Some 2,436 City bankers received annual wages in excess of £870,000 in 2011, according to the European Banking Authority (EBA), as the row over excessive pay in financial services rumbles on.
The majority of bankers with the highest incomes in Europe work in the UK and their wages are three times higher than in the rest of the continent, according to an EBA report.
As the report explains, the directive 76/EC (CRDIII) requires EU member states to collect details on “the number of individuals per credit institution in pay brackets of at least €1m (£870,000), including the business area involved and the main elements of salary, bonus, long-term award and pension contribution.”
Of the 2,436 bankers reported by the EBA to be paid more than this threshold, 1,809 work in the investment banking sector. The figures do, however, represent a slight decline, with 2,525 overpaid bankers in 2010. The overall number in Europe was 3,175 in 2011 and 3,435 in 2010.
Labour MP Pat McFadden, from the Treasury select committee, told the Guardian that these figures were problematic in a time of austerity for a large part of the population.
“The problem with pay in banking is not just the high levels but that bonuses are paid out without risks being understood and on the basis of results that don’t look so good in the future”, he said.

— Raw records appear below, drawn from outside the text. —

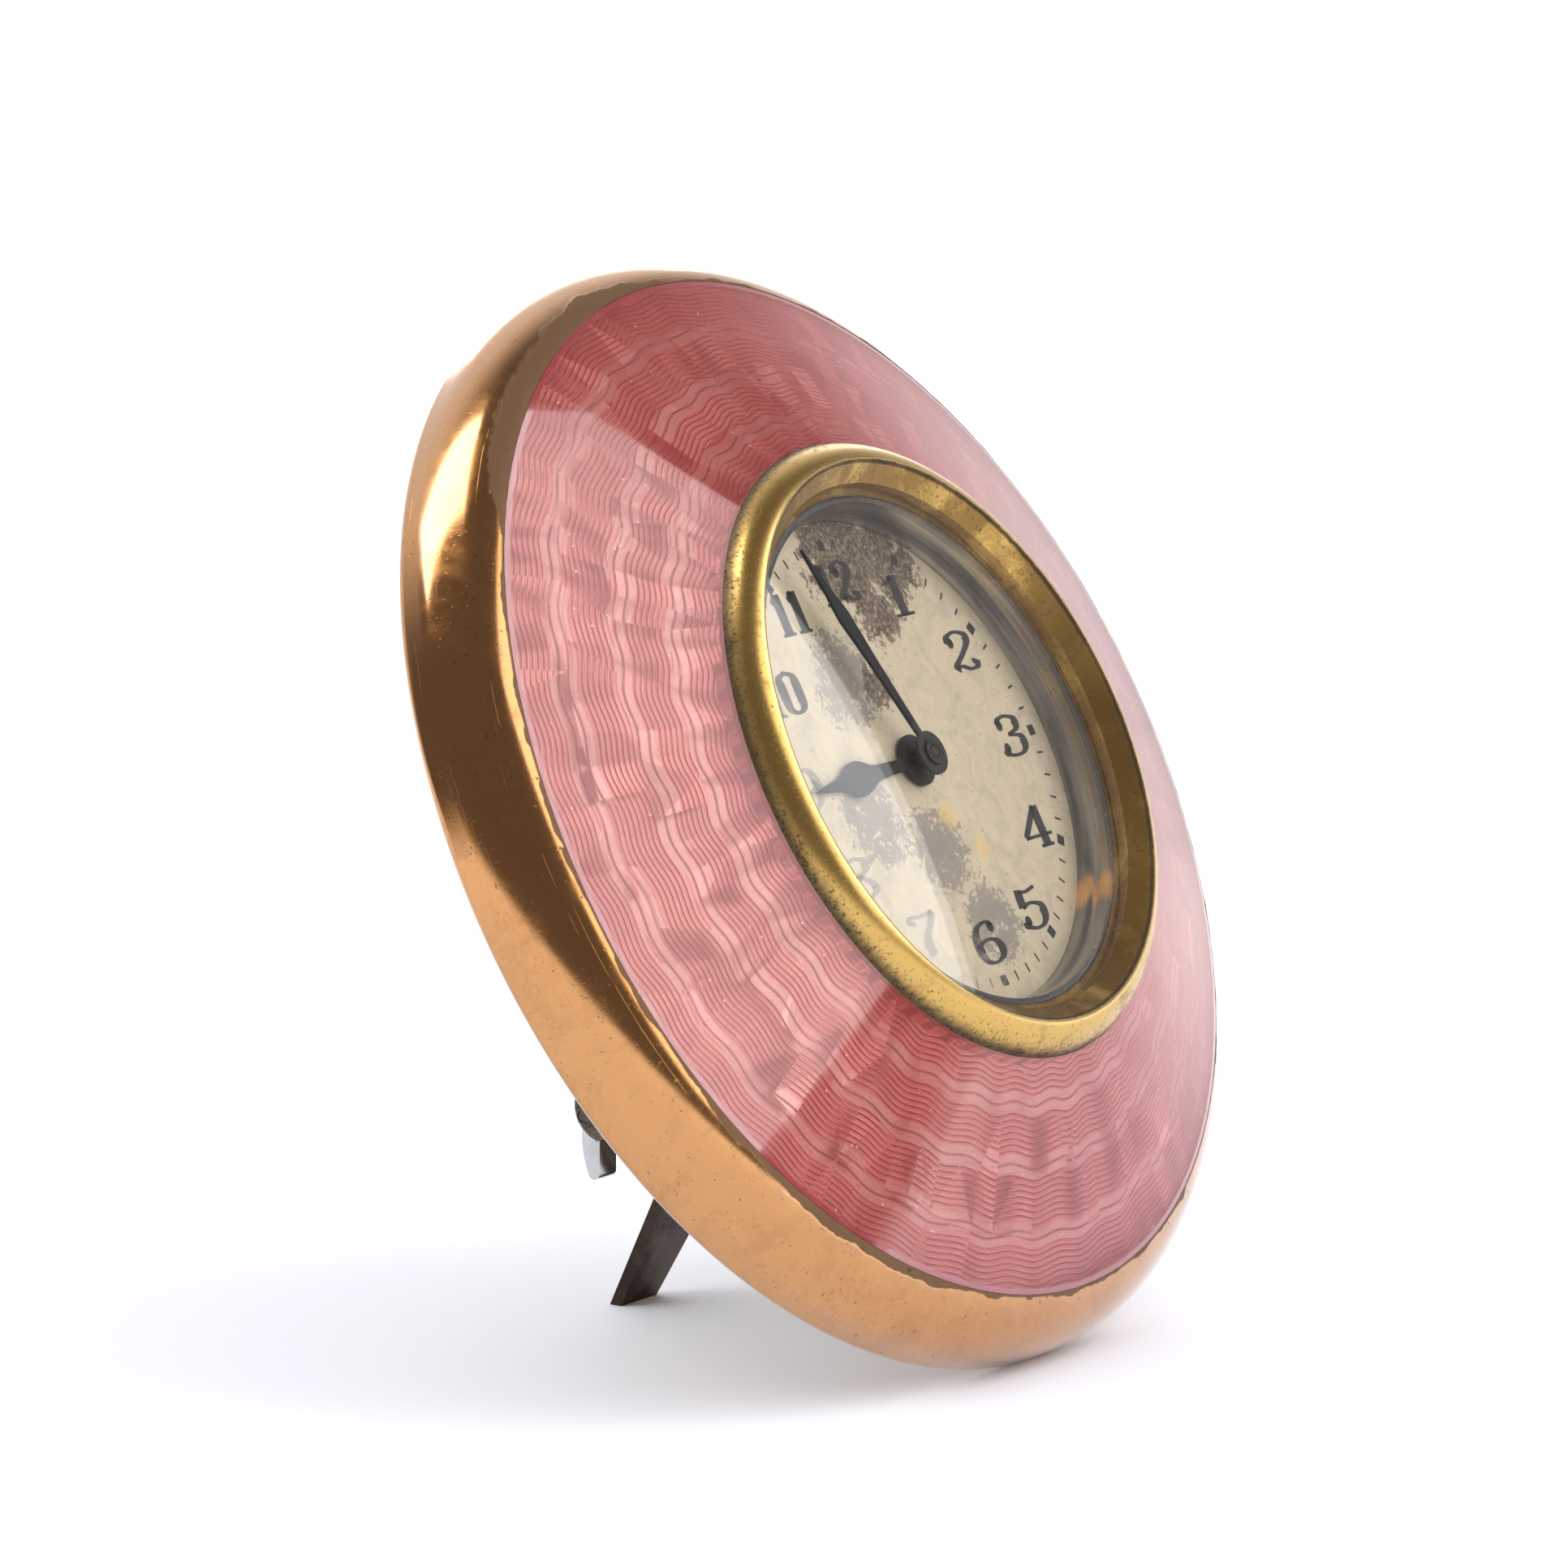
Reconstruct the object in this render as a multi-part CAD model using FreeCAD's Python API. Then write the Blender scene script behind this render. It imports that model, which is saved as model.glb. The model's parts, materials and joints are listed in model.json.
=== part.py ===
import FreeCAD, Part
import math
import os

from FreeCAD import Vector

# Pendulette clock, a round desk clock that leans back on a strut.
# It is drawn lying flat: X to 3 o'clock, Y to 12 o'clock, Z out of the dial, with zero
# height in the plane where the rim is widest. At the end it is stood up on its rim and foot.

# Stance
LEAN = 26.3             # degrees that the dial leans back from upright
STRUT_ANGLE = 54.4      # degrees between the open strut and the back

# Case
ENAMEL_R = 46.0         # outer radius of the enamel
RIM_W = 4.0             # the rim reaches this far past the enamel
ENAMEL_EDGE_H = 7.3     # height of the enamel at its outer edge
BEZEL_R = 27.75         # outer radius of the bezel where it meets the enamel
BEZEL_BASE_H = 14.4     # height of that edge
PLATE_T = 1.0           # engine-turned plate under the enamel
ENAMEL_T = 0.4          # enamel coat on the plate
RIM_BACK_ROUND = 1.1    # round of the rim's back corner, also its depth behind zero
RIM_LEDGE = 3.6         # width of the rim's inner flange, which carries the plate and the back
BACK_STEP = 0.6         # wall of the rim beside the back
CASE_BACK_T = 1.2
SEAT_GAP = 0.05         # gap at seats between fixed pieces
SCREW_R = 0.6
SCREW_HEAD_R = 1.1
SCREW_HEAD_T = 0.5
SCREW_SLOT = 0.25
BACK_SCREWS = 6

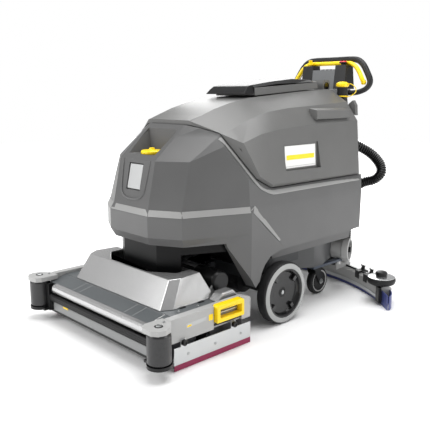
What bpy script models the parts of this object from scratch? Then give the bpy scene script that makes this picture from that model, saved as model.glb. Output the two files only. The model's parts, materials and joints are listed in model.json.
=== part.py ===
"""Walk-behind wet dry floor scrubber with a twin roller brush head, in metres, +Z up.

The machine is laid out with x = 0 on its plane of symmetry, y = 0 on the drive wheels' axle and z = 0 on the
floor, and its front faces -Y. In the end the origin is then the bottom centre of its box.
"""

import math

import bmesh
import bpy
from mathutils import Matrix, Vector

GAP = 0.0006
FLOOR_GAP = 0.0006

# Drive wheels
WHEEL_RADIUS = 0.130
WHEEL_OUTER_X = 0.367
WHEEL_WIDTH = 0.055
AXLE_RADIUS = 0.026

# Swivel casters
CASTER_X = 0.215
CASTER_SWIVEL_Y = 0.375
CASTER_WHEEL_Y = 0.410
CASTER_RADIUS = 0.064
CASTER_WIDTH = 0.036

# Lower body
BODY_SIDE_X = 0.340
BODY_REAR_Y = 0.600
BELT_LOW_Z = 0.487
BELT_TOP_Z = 0.514
SIDE_EDGE_Z = 0.313
DECK_Z = 0.566
SIDE_CORNER_Y = -0.186
TUB_X = 0.285
TUB_Z = 0.262
BAY_X = 0.265
BAY_FRONT_Y = 0.015
BAY_REAR_Y = 0.545
BAY_FLOOR_Z = 0.276
CUP_Z = 0.706
CAP_Y = -0.398
EMBLEM_HALF_X = 0.044
EMBLEM_OUTLINE = [(-0.600, 0.574), (-0.600, 0.676), (-0.468, 0.676), (-0.490, 0.574)]
NECK_FRONT_Y = -0.468
NECK_LOW_Z = 0.258
UNDERBODY_LOW_Z = 0.160

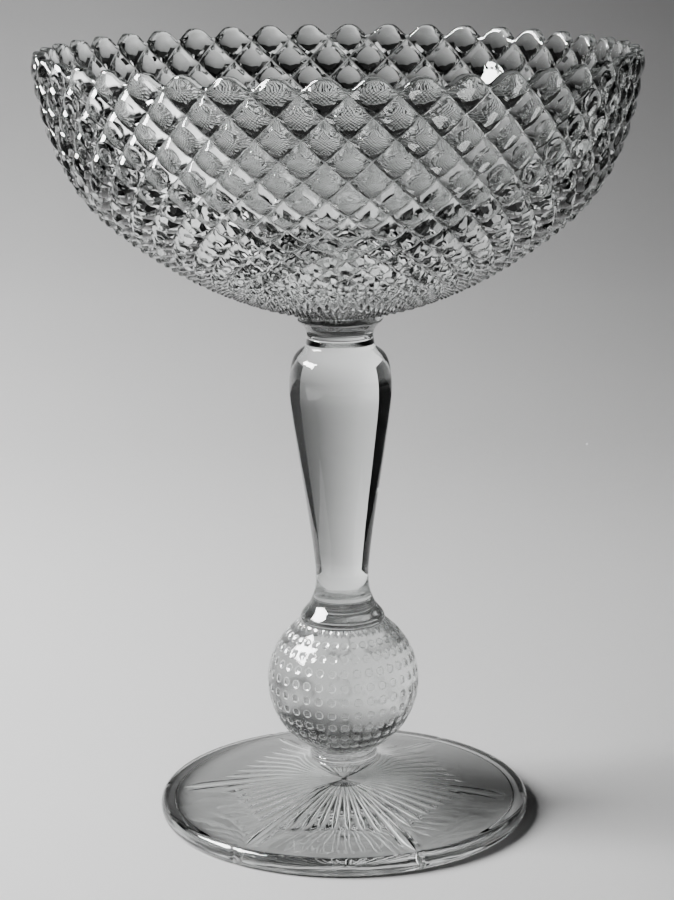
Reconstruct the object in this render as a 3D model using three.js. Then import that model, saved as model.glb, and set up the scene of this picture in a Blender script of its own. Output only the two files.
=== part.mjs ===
import * as THREE from "three";

// A tall footed bowl (compote) of clear pressed glass: a diamond-lattice bowl with a scalloped rim,
// fused by a wafer to a baluster stem, a flared collar, a dimpled ball knop, a ringed neck and a rayed foot.
// Millimetres, +Z up. The origin is the middle of the foot's resting plane, and -Y is the front.
// Azimuths are in degrees, from the front (-Y) toward +X.

// Foot
const footRadius = 60.8;
const footEdgeHeight = 6.2;
const footHeight = 17.7;
const footNeckRadius = 11.2;
const footShoulderRadius = 30;
const footShoulderHeight = 11.4;
const restRingOuterRadius = 58.2;
const restRingInnerRadius = 55;
const restRecess = 0.7;
const footHollow = 2.4;

// Rays pressed into the foot's underside, one long ray leading each sector
const raySectors = 6;
const shortRaysPerSector = 7;
const rayStartRadius = 7;
const longRayRadius = 53.5;
const shortRayRadius = 42.8;
const shortRayDip = 6.4;
const rayDepth = 1.5;
const longRayAzimuth = 24.5;

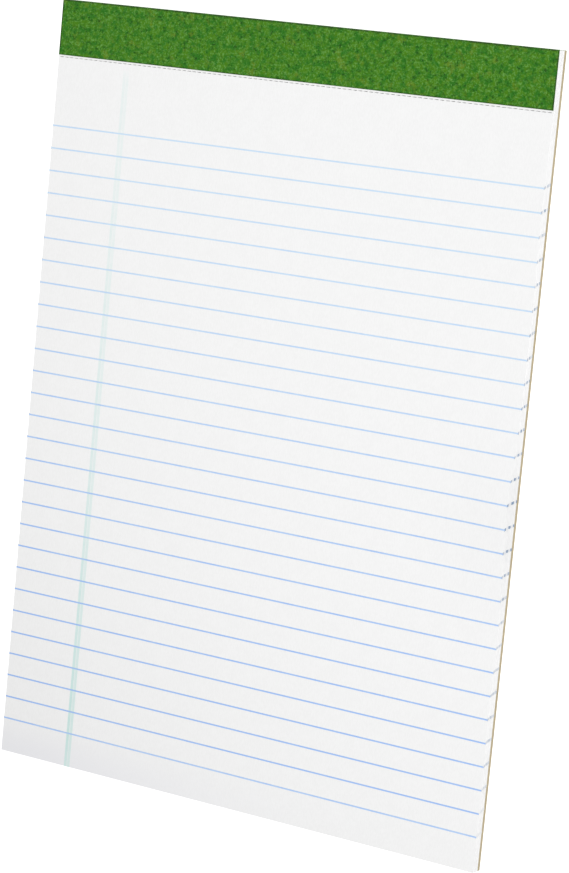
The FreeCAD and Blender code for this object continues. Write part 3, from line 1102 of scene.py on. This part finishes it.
class PAD_OT_stage(bpy.types.Operator):
    """Set the floor, the light and the camera"""
    bl_idname = "legal_pad.stage"
    bl_label = "Stage"

    def execute(self, context):
        context.scene.view_settings.view_transform = "Standard"
        add_floor()
        light_room()
        add_key_light()
        add_camera()
        return {"FINISHED"}


PIECE_OPERATORS = (PAD_OT_leaves, PAD_OT_ruling, PAD_OT_margin_rule, PAD_OT_edge_ink,
                   PAD_OT_binding, PAD_OT_board, PAD_OT_stage)


class PAD_PT_panel(bpy.types.Panel):
    """The legal pad's operators and settings"""
    bl_idname = "PAD_PT_panel"
    bl_label = "Legal pad"
    bl_space_type = "VIEW_3D"
    bl_region_type = "UI"
    bl_category = "Legal pad"

    def draw(self, context):
        column = self.layout.column()
        for operator in PIECE_OPERATORS:
            column.operator(operator.bl_idname)
        for name in SETTINGS:
            group = getattr(context.scene, name)
            box = self.layout.box()
            for setting in group.bl_rna.properties:
                if setting.identifier not in ("rna_type", "name"):
                    box.prop(group, setting.identifier)


SETTINGS = {
    "pad_leaves": LeafSettings,
    "pad_print": PrintSettings,
    "pad_colours": ColourSettings,
    "pad_stage": StageSettings,
}
CLASSES = (*SETTINGS.values(), *PIECE_OPERATORS, PAD_PT_panel)


def register():
    """Tell Blender the operators, the panel and the settings."""
    for item in CLASSES:
        bpy.utils.register_class(item)
    for name, group in SETTINGS.items():
        setattr(bpy.types.Scene, name, PointerProperty(type=group))


def unregister():
    """Take them out again."""
    for name in SETTINGS:
        delattr(bpy.types.Scene, name)
    for item in reversed(CLASSES):
        bpy.utils.unregister_class(item)


def main():
    """Build the pad's own pieces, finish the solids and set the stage."""
    register()
    bpy.ops.legal_pad.leaves()
    bpy.ops.legal_pad.ruling()
    bpy.ops.legal_pad.margin_rule()
    bpy.ops.legal_pad.edge_ink()
    bpy.ops.legal_pad.binding()
    bpy.ops.legal_pad.board()
    bpy.ops.legal_pad.stage()
    bpy.data.objects.remove(bpy.data.objects["ruffle_cage"])


if __name__ == "__main__":
    main()
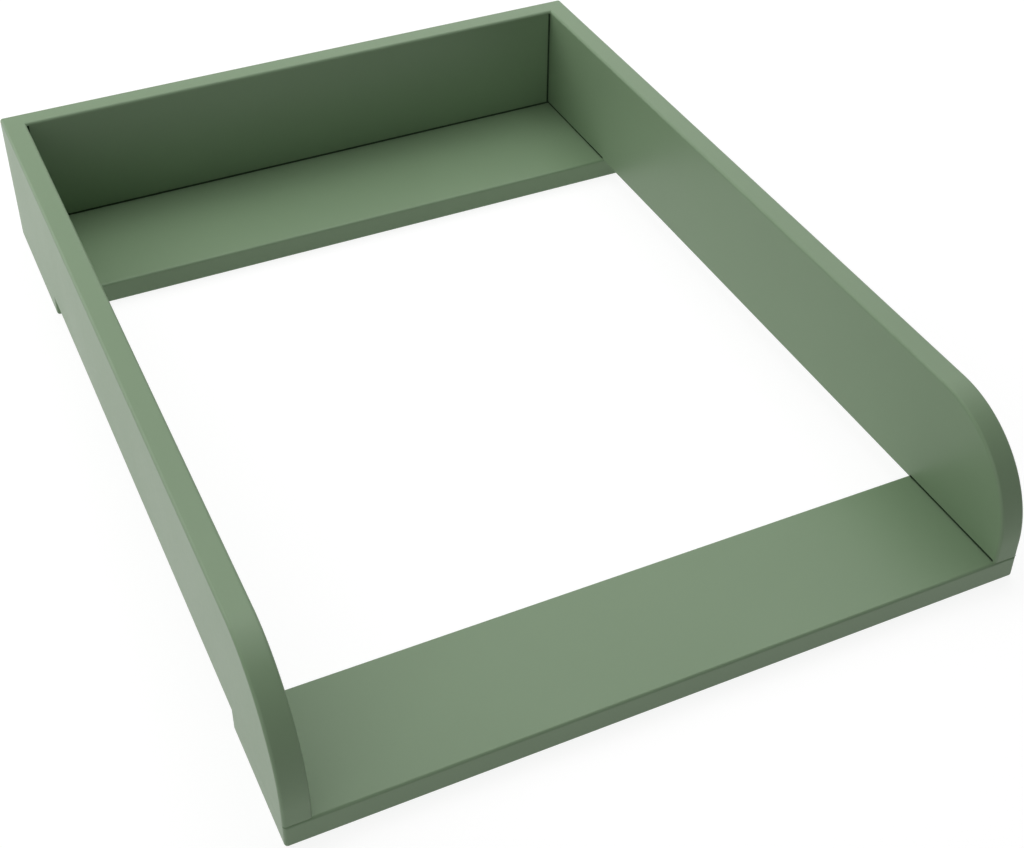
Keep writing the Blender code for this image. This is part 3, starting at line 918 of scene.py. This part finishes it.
die_cast = add_finish(
    "cast_zinc", worked_metal,
    {"Colour": opaque(DIE_CAST), "Pitting": 1.0, "Roughness": 0.5},
    bump_strength=0.4, bump_distance=0.00008, Metallic=1.0,
)
upright_beech = add_finish(
    "upright_beech", wood_fibre, {"Colour": opaque(BEECH)},
    bump_strength=0.3, bump_distance=0.0001, stretch=BEECH_UPRIGHT,
)
crosswise_beech = add_finish(
    "crosswise_beech", wood_fibre, {"Colour": opaque(BEECH)},
    bump_strength=0.3, bump_distance=0.0001, stretch=BEECH_CROSSWISE,
)


# The finished pieces


def dress(piece, node, material=None):
    """Makes the piece stand for its node."""
    if material:
        piece.data.materials.clear()
        piece.data.materials.append(material)
    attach(piece, "root")
    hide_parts(node)


def build_panels():
    wall = add_wall()
    wall.data.materials.append(sage_lacquer)
    panels = {
        "left_side_panel": side_of_wall(wall, "shown_left_side_panel", -1),
        "right_side_panel": side_of_wall(wall, "shown_right_side_panel", 1),
        "back_panel": back_of_wall(wall, "shown_back_panel"),
        "front_board": add_board("front_board", sharp_rear_top=False),
        "rear_board": add_board("rear_board", sharp_rear_top=True),
    }
    bpy.data.objects.remove(wall)
    for board in ("front_board", "rear_board"):
        panels[board].data.materials.append(sage_lacquer)
    open_joints(panels)
    return panels


def holes_of(panel_node, shapes):
    """The holes of every fastener whose box reaches into the panel's box."""
    low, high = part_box(panel_node)

    def meets(node):
        start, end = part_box(node)
        return all(start[i] < high[i] and end[i] > low[i] for i in range(3))

    holes = []
    for node in filter(meets, screw_nodes):
        holes.append((shapes["screw"], screw_face(node), (0, 0, 0)))
    for node in filter(meets, dowel_nodes):
        turn = (0, RIGHT_ANGLE, 0) if node in corner_dowel_nodes else (0, 0, 0)
        holes.append((shapes["dowel"], centre(node), turn))
    for node in filter(meets, bolt_nodes):
        side = math.copysign(1, centre(node).x)
        where = centre(node)
        where.x = side * max(abs(corner.x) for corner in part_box(node))
        kind = "ball" if panel_node == "back_panel" else "bolt"
        holes.append((shapes[kind], where, (0, -side * RIGHT_ANGLE, 0)))
    if panel_node == "back_panel":
        for node in cam_nodes:
            holes.append((shapes["cam"], cam_face(node), (RIGHT_ANGLE, 0, 0)))
    return holes


def build():
    panels = build_panels()
    shapes = {
        "screw": screw_hole(),
        "dowel": dowel_hole(),
        "bolt": bolt_hole(),
        "ball": ball_hole(),
        "cam": cam_hole(),
    }
    for node, panel in panels.items():
        bore(panel, holes_of(node, shapes), raw_fibreboard)
        finish_shading(panel)
        dress(panel, node)
    for shape in shapes.values():
        bpy.data.objects.remove(shape)

    screw = add_screw()
    for node in screw_nodes:
        piece = place(copy_of(screw, "shown_" + node), screw_face(node))
        finish_shading(piece)
        dress(piece, node, zinc_plate)
    bpy.data.objects.remove(screw)

    cam = add_cam()
    for node in cam_nodes:
        where = cam_face(node)
        half_turn = 0 if where.x > 0 else math.pi
        piece = place(copy_of(cam, "shown_" + node), where, (RIGHT_ANGLE, half_turn, 0))
        finish_shading(piece)
        dress(piece, node, die_cast)
    bpy.data.objects.remove(cam)

    for node in dowel_nodes:
        wood = crosswise_beech if node in corner_dowel_nodes else upright_beech
        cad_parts[node].material_slots[0].material = wood
    for node in bolt_nodes:
        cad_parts[node].material_slots[0].material = zinc_plate


build()


# Floor, world, lamps and camera


def seen_directly(tree):
    """One for camera, glossy and transmission rays, which see the white background."""
    path = add_node(tree, "ShaderNodeLightPath").outputs
    either = maths(tree, "MAXIMUM", path["Is Camera Ray"], path["Is Glossy Ray"])
    return maths(tree, "MAXIMUM", either, path["Is Transmission Ray"])


def lit_surface(tree, colour, strength):
    """A diffuse surface of the colour that also glows white."""
    shaded = add_node(tree, "ShaderNodeBsdfDiffuse", {"Color": opaque(colour)}).outputs[0]
    glow = add_node(tree, "ShaderNodeEmission", {"Color": WHITE, "Strength": strength}).outputs[0]
    return add_node(tree, "ShaderNodeAddShader", {0: shaded, 1: glow}).outputs[0]


def glow_of_seen_floor(tree):
    """Leaves room for a faint shadow near the object, and rises to white far from it."""
    place_on_floor = add_node(tree, "ShaderNodeTexCoord").outputs["Object"]
    distance = add_node(tree, "ShaderNodeVectorMath", {0: place_on_floor}, operation="LENGTH")
    fade = {
        "Value": distance.outputs["Value"],
        "From Min": SHADOW_REACH, "From Max": WHITE_FROM, "To Min": FLOOR_GLOW, "To Max": 1.0,
    }
    return add_node(tree, "ShaderNodeMapRange", fade).outputs["Result"]


def add_floor():
    """A light table that softly lights the object from beneath.

    Where it is seen it is white, with a faint shadow of the object. From below it isn't there.
    """
    bpy.ops.object.select_all(action="DESELECT")
    bpy.ops.mesh.primitive_plane_add(size=FLOOR_SIZE, location=(0, 0, -FLOOR_GAP))
    floor = take_new("floor")
    material = bpy.data.materials.new("pale_floor")
    material.use_nodes = True
    tree = material.node_tree
    tree.nodes.clear()
    table = lit_surface(tree, TABLE_COLOUR, TABLE_GLOW)
    white = lit_surface(tree, FLOOR_SHADE, glow_of_seen_floor(tree))
    above = add_node(tree, "ShaderNodeMixShader", {0: seen_directly(tree), 1: table, 2: white})
    clear = add_node(tree, "ShaderNodeBsdfTransparent")
    below = add_node(tree, "ShaderNodeNewGeometry").outputs["Backfacing"]
    sides = {0: below, 1: above.outputs[0], 2: clear.outputs[0]}
    surface = add_node(tree, "ShaderNodeMixShader", sides)
    add_node(tree, "ShaderNodeOutputMaterial", {"Surface": surface.outputs[0]})
    floor.data.materials.append(material)


def set_world():
    """White where it is seen or mirrored, and dark for all other rays."""
    world = bpy.data.worlds.new("studio")
    world.use_nodes = True
    tree = world.node_tree
    tree.nodes.clear()
    sockets = {"Color": WHITE, "Strength": seen_directly(tree)}
    background = add_node(tree, "ShaderNodeBackground", sockets)
    add_node(tree, "ShaderNodeOutputWorld", {"Surface": background.outputs[0]})
    bpy.context.scene.world = world


def add_softbox(name, location, size, power):
    """A square lamp that faces the middle of the object."""
    bpy.ops.object.light_add(type="AREA", location=location)
    lamp = bpy.context.object
    lamp.name = name
    lamp.data.shape = "SQUARE"
    lamp.data.size = size
    lamp.data.energy = power
    lamp.rotation_euler = (-Vector(location)).to_track_quat("-Z", "Y").to_euler()
    lamp.visible_camera = False


def add_camera():
    turn = (RIGHT_ANGLE - CAMERA_TILT, 0, CAMERA_TURN)
    bpy.ops.object.camera_add(location=CAMERA_PLACE, rotation=turn)
    camera = bpy.context.object
    camera.data.sensor_width = CAMERA_SENSOR
    camera.data.lens = CAMERA_LENS
    camera.data.shift_x, camera.data.shift_y = CAMERA_SHIFT
    camera.data.clip_start = CAMERA_NEAREST
    camera.data.clip_end = CAMERA_FARTHEST
    bpy.context.scene.camera = camera


add_floor()
set_world()
for softbox in SOFTBOXES:
    add_softbox(*softbox)
add_camera()
bpy.context.scene.view_settings.view_transform = "Standard"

In June, the parliamentary commission on banking standards suggested that the threat of prison sentence would prevent irresponsible bankers from behaving in a reckless and unsustainable way, but the Law Society later said that this was not a correct solution.
After the release of their respective annual reports in 2013, Lloyds and the Royal Bank of Scotland were both criticised by campaigners, who said their bonus packages were excessive.